# 2018 Pinarello Catalog and Photos (Japan)



## TRKASSOC (Jun 24, 2017)

ピナレロ 2018年度版 カラーカタログのPDFを先行公開いたしました。 | RIOGRANDE

PINARELLO 2018年モデル：バリエーション豊富なGAN／GAN S／GAN RSシリーズ – CyclingEX

I like the Red Gan S with new Ultegra r8000 the best!

展示会フォトで見るPINARELLO 2018年モデル「DOGMA F10」 – CyclingEX

PINARELLO 2018年モデル：日本専用カラーもあるエントリー・カーボンモデル「RAZHA」と、RAZHA Kあらため「ANGLIRU」 – CyclingEX


----------



## Cinelli 82220 (Dec 2, 2010)

Not buying one until Pinarello get rid of those stupid dots on the front end.

Would buy a white F10 like Henao's if they put direct mount brakes on it.

Come on Pinarello, even Colnago has direct mounts on their C60!


----------



## Rashadabd (Sep 17, 2011)

I really like some of the new GAN and Dogma paint schemes, but it seems weird that they are still making bikes that they claim only have a max tire clearance of 23mm and I am with you on the need for DM brakes. Love the tube shapes though.


----------



## Cinelli 82220 (Dec 2, 2010)

23??? I have 25s on my Dogma no problem. 

I would love a K8 (not the K8S). Tried ordering one, no luck.

Pinarello has all kinds of bikes in their catalog that nobody ever has for sale. I think they only make prototype samples for their Japan and Taiwan shows.


----------



## bing181 (Oct 17, 2005)

Interesting that they've dropped the Rokh (and its little brother/sister, the Razha K) and with it the "cyclosportif" geometry - shorter, higher, longer wheelbase. So, no equivalent of the likes of Roubaix, Synapse etc. 

Presumably they've done their homework on who buys Pinarellos and why, but love my Rokh!


----------



## Rashadabd (Sep 17, 2011)

bing181 said:


> Interesting that they've dropped the Rokh (and its little brother/sister, the Razha K) and with it the "cyclosportif" geometry - shorter, higher, longer wheelbase. So, no equivalent of the likes of Roubaix, Synapse etc.
> 
> Presumably they've done their homework on who buys Pinarellos and why, but love my Rokh!
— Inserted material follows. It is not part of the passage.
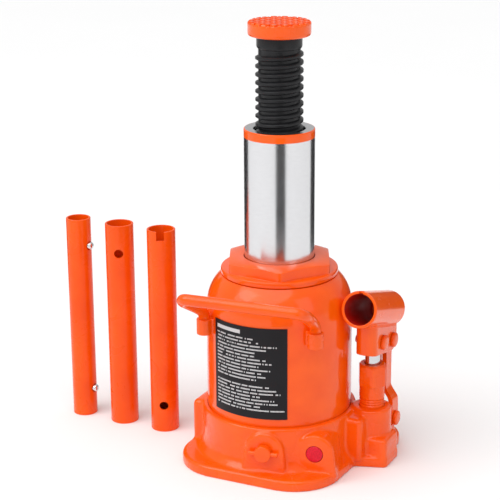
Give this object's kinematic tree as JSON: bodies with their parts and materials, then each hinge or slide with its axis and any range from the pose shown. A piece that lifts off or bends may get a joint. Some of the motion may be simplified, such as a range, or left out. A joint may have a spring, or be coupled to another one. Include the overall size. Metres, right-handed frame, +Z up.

I think the Dogma and GAN K and Gravel Series are supposed to replace those. I think they are still very much in the mix.


----------



## bing181 (Oct 17, 2005)

Well spotted, I didn't see those. However, materials and design might be a bit different, but they're basically the Gan geometry, which isn't as tall/short as the Rokh was.

Size 56, Reach Stack

Gan: 390.00 575.00
Gan K: 388.47 575.74
Rokh: 379.00 582.00

K geometry is also slightly longer at the rear, 415 as opposed to 410 on the standard Gan geometry, and even longer than the Rokh (413).


----------